Written by Rohit Chennamaneni, Co-Founder of Darwinbox | 5 June, 2018 7:30:56 AM Z

A deluge of content has already been written about ‘Product Market Fit’. It is almost like a de facto conversation you have with anyone to whom you say, “I am the founder of xyz startup.”

While the same basics apply for a SaaS product, we realize that the most important question is, how do we ensure success for our angels (initial clients) and then soon transition to a scientific success engine where we are able to take care of all of our clients at a 100x scale from where we started?

Coming from an organisation like McKinsey, where Customer Success is the first value, and all of us are taught through trial by fire (Monday to Friday at client location from the first Monday post joining), before starting up I had imagined this was the most natural 'skill' I can contribute as founder of an Enterprise Product.

But little did I know about the trials and tribulations of building a product company from scratch, and the roller coaster set of emotions, experiences and learnings it takes you through, which help you arrive at some solid learnings and make this more a science than art.

While the learning is still in progress, here are some of my learnings from the trenches so far which could be useful:

1. Collect Data & More Data

Customer Delight is never a day 1 answer. There are set stages that the client goes through before delight: Excitement >> Apprehension >> Restlessness while Implementation >> Change Management >> Adoption >> Impact >> Delight >> Advocacy

At any point of time your client is in one of these stages. Please keep solving their problems to move them to the right. While you can’t skip a step, data and more data is the only way to identify the stage of the company and solve for it. Look for signals and check points which help you classify clients into stages and solve to move them.

2. Balance Quality and Speed

The beauty of SaaS implementations is the fine balance between quality and speed. Speed ensures that revenue is realized on time or earlier. Quality ensures that the experience is of the highest order and post go-live support is kept at the minimum. There is always a chance to better engineer the process but that should justify the impact on both speed and quality.

3. Build Trust  - Responsiveness is 70% of the Solution

Enterprise sales are never straightforward. There is rarely a top-down alignment on decisions on adopting a specific technology in an organisation. This results in resistance in some parts of the organisation (if you are lucky in only the small parts). While there are multiple routes to trust building, one simple but effective way is to be extremely responsive - when in doubt over communicate! Responsiveness is step 1 to the trust building across. And in this regard Emails are a boon (especially for the introverts ). Quick responses and good quality emails solve 70% of the issues.

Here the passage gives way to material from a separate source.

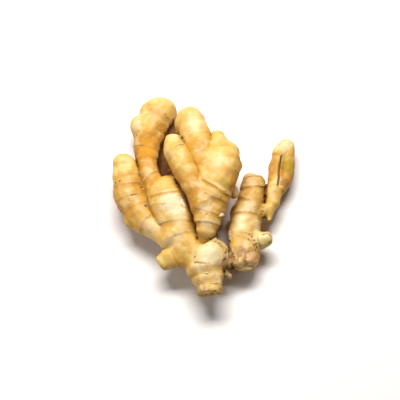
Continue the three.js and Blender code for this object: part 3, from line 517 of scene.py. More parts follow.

4. Tough But Honest Conversations

Enterprise Cloud products never solve for 100% of client needs exactly (if your products do, please DM me; will take a loan to invest in you). Customers understand this (or need to be educated about the same). This needs the ability to have tough conversations (unless you want to have multiple instances and code bases for multiple clients) Our experience has been that honesty in these situations (mind you these are conversations just after a song and dance by the rockstar sales member!) . You might lose a few clients in the process but is the only way to maintain sanctity of the product.

5. Team Structure: Lifecycle Management vs Specialization

Depending on the kind of product, customer organisation context and speed of growth, it is important to figure what is the capability that you would want to build in your customer success team. One person managing the client end to end gives a better context and helps build deeper relationship versus bringing in specialists (process mapping, project planning, implementation, support etc) at every stage of implementation. Though it brings a lot more depth but also creates multiple touch points for the clients. While most organisations eventually move to specialists, it’s important to not do this before all processes are in place.

Additional note : The lifecycle management route has a big key person risk especially if there is no additional customer success member with enough context.

While the above learning could form the basis of rules, the inevitable truth is that the account manager/product specialist is the face of the company and the product. In fact, at Darwinbox, every product specialist (customer success team member) takes complete ownership of the client and is the face of Darwinbox for the client. We are always looking for enthusiastic folks who are driven by impact and have excellent problem solving and client management skills. If you are looking out for such a role or know someone who could be a good fit, please write to careers@darwinbox.in and we would be happy to connect!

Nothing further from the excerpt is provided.